What you should do →
Give back the whole listing exactly as shown.

Data excerpt →
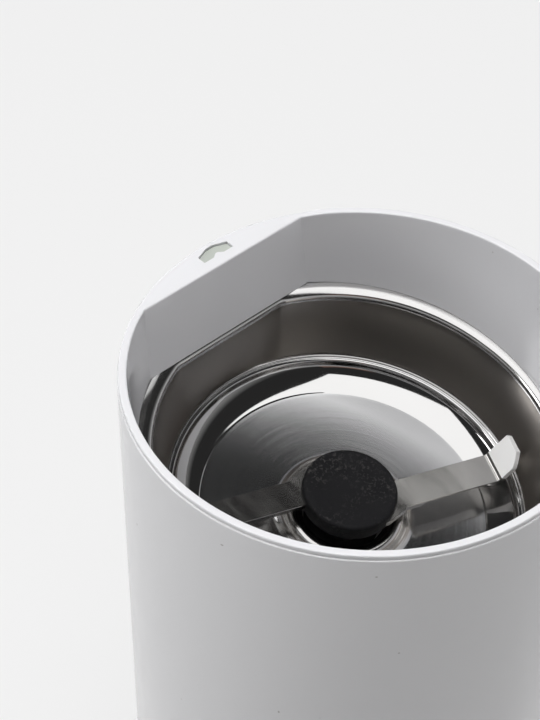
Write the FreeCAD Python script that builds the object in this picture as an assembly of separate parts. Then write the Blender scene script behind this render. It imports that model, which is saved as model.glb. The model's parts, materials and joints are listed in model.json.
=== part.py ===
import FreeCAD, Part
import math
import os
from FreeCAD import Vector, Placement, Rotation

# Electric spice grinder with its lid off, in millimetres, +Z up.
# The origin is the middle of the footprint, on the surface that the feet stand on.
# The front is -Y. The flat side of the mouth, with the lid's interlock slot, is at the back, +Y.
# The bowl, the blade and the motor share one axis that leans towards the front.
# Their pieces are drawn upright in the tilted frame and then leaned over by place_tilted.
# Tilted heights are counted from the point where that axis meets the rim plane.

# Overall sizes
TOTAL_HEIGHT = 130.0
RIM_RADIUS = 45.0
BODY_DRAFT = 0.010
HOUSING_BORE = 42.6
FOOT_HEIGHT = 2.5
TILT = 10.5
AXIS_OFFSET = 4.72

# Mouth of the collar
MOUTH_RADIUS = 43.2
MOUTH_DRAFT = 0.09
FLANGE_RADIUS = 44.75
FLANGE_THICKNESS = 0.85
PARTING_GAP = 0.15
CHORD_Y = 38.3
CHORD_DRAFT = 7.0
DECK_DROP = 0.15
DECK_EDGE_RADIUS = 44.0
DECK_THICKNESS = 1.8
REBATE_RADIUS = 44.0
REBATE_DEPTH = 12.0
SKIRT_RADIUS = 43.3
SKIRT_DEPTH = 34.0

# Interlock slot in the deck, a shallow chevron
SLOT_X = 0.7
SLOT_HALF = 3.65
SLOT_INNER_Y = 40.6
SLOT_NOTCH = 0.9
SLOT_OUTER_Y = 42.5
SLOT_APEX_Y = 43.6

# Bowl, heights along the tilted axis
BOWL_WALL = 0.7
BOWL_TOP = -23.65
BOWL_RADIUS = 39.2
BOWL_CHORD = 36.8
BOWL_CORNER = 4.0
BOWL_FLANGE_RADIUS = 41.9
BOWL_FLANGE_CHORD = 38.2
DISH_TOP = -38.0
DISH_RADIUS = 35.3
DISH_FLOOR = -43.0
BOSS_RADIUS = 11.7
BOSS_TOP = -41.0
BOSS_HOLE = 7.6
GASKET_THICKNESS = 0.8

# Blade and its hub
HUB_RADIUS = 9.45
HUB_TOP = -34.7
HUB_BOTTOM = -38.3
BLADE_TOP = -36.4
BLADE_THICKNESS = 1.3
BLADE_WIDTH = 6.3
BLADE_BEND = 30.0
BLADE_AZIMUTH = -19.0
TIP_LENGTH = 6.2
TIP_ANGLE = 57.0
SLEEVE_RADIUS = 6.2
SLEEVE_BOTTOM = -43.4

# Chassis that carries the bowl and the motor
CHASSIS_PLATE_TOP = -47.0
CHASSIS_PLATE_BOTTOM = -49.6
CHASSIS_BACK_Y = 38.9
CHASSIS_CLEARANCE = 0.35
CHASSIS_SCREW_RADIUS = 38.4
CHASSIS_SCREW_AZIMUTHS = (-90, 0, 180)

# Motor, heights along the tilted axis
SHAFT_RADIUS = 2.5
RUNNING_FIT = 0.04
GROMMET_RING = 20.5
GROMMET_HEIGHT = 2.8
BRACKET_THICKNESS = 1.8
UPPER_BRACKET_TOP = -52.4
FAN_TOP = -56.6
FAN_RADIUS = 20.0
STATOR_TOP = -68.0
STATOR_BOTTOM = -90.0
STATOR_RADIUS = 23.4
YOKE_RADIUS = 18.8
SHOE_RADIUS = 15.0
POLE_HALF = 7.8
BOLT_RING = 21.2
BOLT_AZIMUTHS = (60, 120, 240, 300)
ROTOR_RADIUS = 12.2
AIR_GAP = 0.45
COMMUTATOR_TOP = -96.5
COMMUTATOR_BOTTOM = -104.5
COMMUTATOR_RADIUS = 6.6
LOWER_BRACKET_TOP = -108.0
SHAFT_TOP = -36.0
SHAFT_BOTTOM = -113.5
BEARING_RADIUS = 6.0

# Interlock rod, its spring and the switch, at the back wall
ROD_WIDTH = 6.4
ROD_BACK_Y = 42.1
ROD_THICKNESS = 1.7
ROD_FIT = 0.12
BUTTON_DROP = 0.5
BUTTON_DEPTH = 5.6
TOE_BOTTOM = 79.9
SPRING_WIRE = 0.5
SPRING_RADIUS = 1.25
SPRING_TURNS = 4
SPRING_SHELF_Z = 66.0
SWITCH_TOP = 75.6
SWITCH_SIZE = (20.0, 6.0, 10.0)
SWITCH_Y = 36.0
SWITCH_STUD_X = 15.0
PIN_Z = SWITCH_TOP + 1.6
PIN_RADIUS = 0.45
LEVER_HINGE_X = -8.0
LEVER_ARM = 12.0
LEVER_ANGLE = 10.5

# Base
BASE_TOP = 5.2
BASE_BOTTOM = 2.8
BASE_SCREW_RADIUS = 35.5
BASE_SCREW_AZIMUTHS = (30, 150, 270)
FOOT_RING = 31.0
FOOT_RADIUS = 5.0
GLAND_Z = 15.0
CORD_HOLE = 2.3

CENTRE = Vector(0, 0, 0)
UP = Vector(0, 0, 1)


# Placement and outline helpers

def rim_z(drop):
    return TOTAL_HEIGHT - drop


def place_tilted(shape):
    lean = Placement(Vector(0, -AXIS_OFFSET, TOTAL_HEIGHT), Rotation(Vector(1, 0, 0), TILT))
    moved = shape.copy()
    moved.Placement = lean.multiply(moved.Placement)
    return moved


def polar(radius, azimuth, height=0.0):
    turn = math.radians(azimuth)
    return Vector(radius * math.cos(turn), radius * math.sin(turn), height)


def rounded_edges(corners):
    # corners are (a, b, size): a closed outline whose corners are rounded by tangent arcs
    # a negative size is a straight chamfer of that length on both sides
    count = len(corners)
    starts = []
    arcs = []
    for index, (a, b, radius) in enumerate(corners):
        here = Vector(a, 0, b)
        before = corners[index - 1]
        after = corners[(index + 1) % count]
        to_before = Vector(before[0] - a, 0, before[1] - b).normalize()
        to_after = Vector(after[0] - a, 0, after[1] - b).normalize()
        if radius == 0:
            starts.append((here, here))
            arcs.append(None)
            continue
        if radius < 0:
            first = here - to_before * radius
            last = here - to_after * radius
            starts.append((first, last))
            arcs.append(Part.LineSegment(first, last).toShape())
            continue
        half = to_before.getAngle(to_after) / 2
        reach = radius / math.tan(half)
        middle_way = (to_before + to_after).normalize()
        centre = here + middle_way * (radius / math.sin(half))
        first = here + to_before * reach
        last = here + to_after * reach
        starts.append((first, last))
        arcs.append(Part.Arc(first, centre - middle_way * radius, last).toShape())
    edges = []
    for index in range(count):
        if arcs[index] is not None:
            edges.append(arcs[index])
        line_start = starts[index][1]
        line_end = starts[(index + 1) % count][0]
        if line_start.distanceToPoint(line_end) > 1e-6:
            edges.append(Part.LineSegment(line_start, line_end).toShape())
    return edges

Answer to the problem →
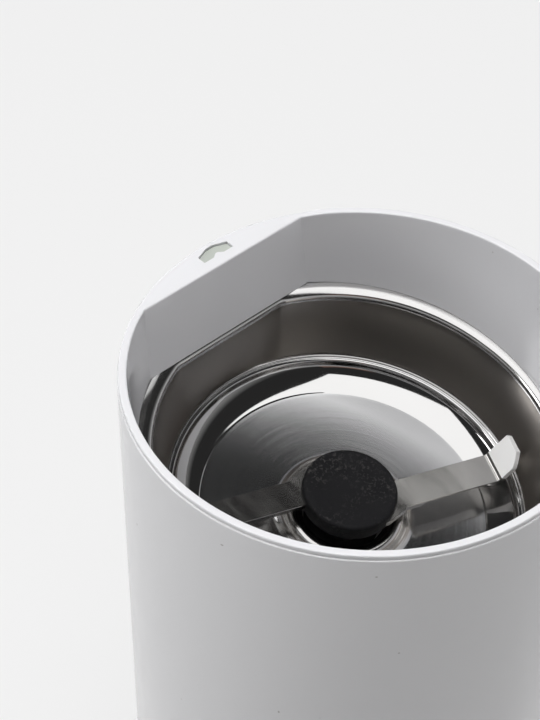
Write the FreeCAD Python script that builds the object in this picture as an assembly of separate parts. Then write the Blender scene script behind this render. It imports that model, which is saved as model.glb. The model's parts, materials and joints are listed in model.json.
=== part.py ===
import FreeCAD, Part
import math
import os
from FreeCAD import Vector, Placement, Rotation

# Electric spice grinder with its lid off, in millimetres, +Z up.
# The origin is the middle of the footprint, on the surface that the feet stand on.
# The front is -Y. The flat side of the mouth, with the lid's interlock slot, is at the back, +Y.
# The bowl, the blade and the motor share one axis that leans towards the front.
# Their pieces are drawn upright in the tilted frame and then leaned over by place_tilted.
# Tilted heights are counted from the point where that axis meets the rim plane.

# Overall sizes
TOTAL_HEIGHT = 130.0
RIM_RADIUS = 45.0
BODY_DRAFT = 0.010
HOUSING_BORE = 42.6
FOOT_HEIGHT = 2.5
TILT = 10.5
AXIS_OFFSET = 4.72

# Mouth of the collar
MOUTH_RADIUS = 43.2
MOUTH_DRAFT = 0.09
FLANGE_RADIUS = 44.75
FLANGE_THICKNESS = 0.85
PARTING_GAP = 0.15
CHORD_Y = 38.3
CHORD_DRAFT = 7.0
DECK_DROP = 0.15
DECK_EDGE_RADIUS = 44.0
DECK_THICKNESS = 1.8
REBATE_RADIUS = 44.0
REBATE_DEPTH = 12.0
SKIRT_RADIUS = 43.3
SKIRT_DEPTH = 34.0

# Interlock slot in the deck, a shallow chevron
SLOT_X = 0.7
SLOT_HALF = 3.65
SLOT_INNER_Y = 40.6
SLOT_NOTCH = 0.9
SLOT_OUTER_Y = 42.5
SLOT_APEX_Y = 43.6

# Bowl, heights along the tilted axis
BOWL_WALL = 0.7
BOWL_TOP = -23.65
BOWL_RADIUS = 39.2
BOWL_CHORD = 36.8
BOWL_CORNER = 4.0
BOWL_FLANGE_RADIUS = 41.9
BOWL_FLANGE_CHORD = 38.2
DISH_TOP = -38.0
DISH_RADIUS = 35.3
DISH_FLOOR = -43.0
BOSS_RADIUS = 11.7
BOSS_TOP = -41.0
BOSS_HOLE = 7.6
GASKET_THICKNESS = 0.8

# Blade and its hub
HUB_RADIUS = 9.45
HUB_TOP = -34.7
HUB_BOTTOM = -38.3
BLADE_TOP = -36.4
BLADE_THICKNESS = 1.3
BLADE_WIDTH = 6.3
BLADE_BEND = 30.0
BLADE_AZIMUTH = -19.0
TIP_LENGTH = 6.2
TIP_ANGLE = 57.0
SLEEVE_RADIUS = 6.2
SLEEVE_BOTTOM = -43.4

# Chassis that carries the bowl and the motor
CHASSIS_PLATE_TOP = -47.0
CHASSIS_PLATE_BOTTOM = -49.6
CHASSIS_BACK_Y = 38.9
CHASSIS_CLEARANCE = 0.35
CHASSIS_SCREW_RADIUS = 38.4
CHASSIS_SCREW_AZIMUTHS = (-90, 0, 180)

# Motor, heights along the tilted axis
SHAFT_RADIUS = 2.5
RUNNING_FIT = 0.04
GROMMET_RING = 20.5
GROMMET_HEIGHT = 2.8
BRACKET_THICKNESS = 1.8
UPPER_BRACKET_TOP = -52.4
FAN_TOP = -56.6
FAN_RADIUS = 20.0
STATOR_TOP = -68.0
STATOR_BOTTOM = -90.0
STATOR_RADIUS = 23.4
YOKE_RADIUS = 18.8
SHOE_RADIUS = 15.0
POLE_HALF = 7.8
BOLT_RING = 21.2
BOLT_AZIMUTHS = (60, 120, 240, 300)
ROTOR_RADIUS = 12.2
AIR_GAP = 0.45
COMMUTATOR_TOP = -96.5
COMMUTATOR_BOTTOM = -104.5
COMMUTATOR_RADIUS = 6.6
LOWER_BRACKET_TOP = -108.0
SHAFT_TOP = -36.0
SHAFT_BOTTOM = -113.5
BEARING_RADIUS = 6.0

# Interlock rod, its spring and the switch, at the back wall
ROD_WIDTH = 6.4
ROD_BACK_Y = 42.1
ROD_THICKNESS = 1.7
ROD_FIT = 0.12
BUTTON_DROP = 0.5
BUTTON_DEPTH = 5.6
TOE_BOTTOM = 79.9
SPRING_WIRE = 0.5
SPRING_RADIUS = 1.25
SPRING_TURNS = 4
SPRING_SHELF_Z = 66.0
SWITCH_TOP = 75.6
SWITCH_SIZE = (20.0, 6.0, 10.0)
SWITCH_Y = 36.0
SWITCH_STUD_X = 15.0
PIN_Z = SWITCH_TOP + 1.6
PIN_RADIUS = 0.45
LEVER_HINGE_X = -8.0
LEVER_ARM = 12.0
LEVER_ANGLE = 10.5

# Base
BASE_TOP = 5.2
BASE_BOTTOM = 2.8
BASE_SCREW_RADIUS = 35.5
BASE_SCREW_AZIMUTHS = (30, 150, 270)
FOOT_RING = 31.0
FOOT_RADIUS = 5.0
GLAND_Z = 15.0
CORD_HOLE = 2.3

CENTRE = Vector(0, 0, 0)
UP = Vector(0, 0, 1)


# Placement and outline helpers

def rim_z(drop):
    return TOTAL_HEIGHT - drop


def place_tilted(shape):
    lean = Placement(Vector(0, -AXIS_OFFSET, TOTAL_HEIGHT), Rotation(Vector(1, 0, 0), TILT))
    moved = shape.copy()
    moved.Placement = lean.multiply(moved.Placement)
    return moved


def polar(radius, azimuth, height=0.0):
    turn = math.radians(azimuth)
    return Vector(radius * math.cos(turn), radius * math.sin(turn), height)


def rounded_edges(corners):
    # corners are (a, b, size): a closed outline whose corners are rounded by tangent arcs
    # a negative size is a straight chamfer of that length on both sides
    count = len(corners)
    starts = []
    arcs = []
    for index, (a, b, radius) in enumerate(corners):
        here = Vector(a, 0, b)
        before = corners[index - 1]
        after = corners[(index + 1) % count]
        to_before = Vector(before[0] - a, 0, before[1] - b).normalize()
        to_after = Vector(after[0] - a, 0, after[1] - b).normalize()
        if radius == 0:
            starts.append((here, here))
            arcs.append(None)
            continue
        if radius < 0:
            first = here - to_before * radius
            last = here - to_after * radius
            starts.append((first, last))
            arcs.append(Part.LineSegment(first, last).toShape())
            continue
        half = to_before.getAngle(to_after) / 2
        reach = radius / math.tan(half)
        middle_way = (to_before + to_after).normalize()
        centre = here + middle_way * (radius / math.sin(half))
        first = here + to_before * reach
        last = here + to_after * reach
        starts.append((first, last))
        arcs.append(Part.Arc(first, centre - middle_way * radius, last).toShape())
    edges = []
    for index in range(count):
        if arcs[index] is not None:
            edges.append(arcs[index])
        line_start = starts[index][1]
        line_end = starts[(index + 1) % count][0]
        if line_start.distanceToPoint(line_end) > 1e-6:
            edges.append(Part.LineSegment(line_start, line_end).toShape())
    return edges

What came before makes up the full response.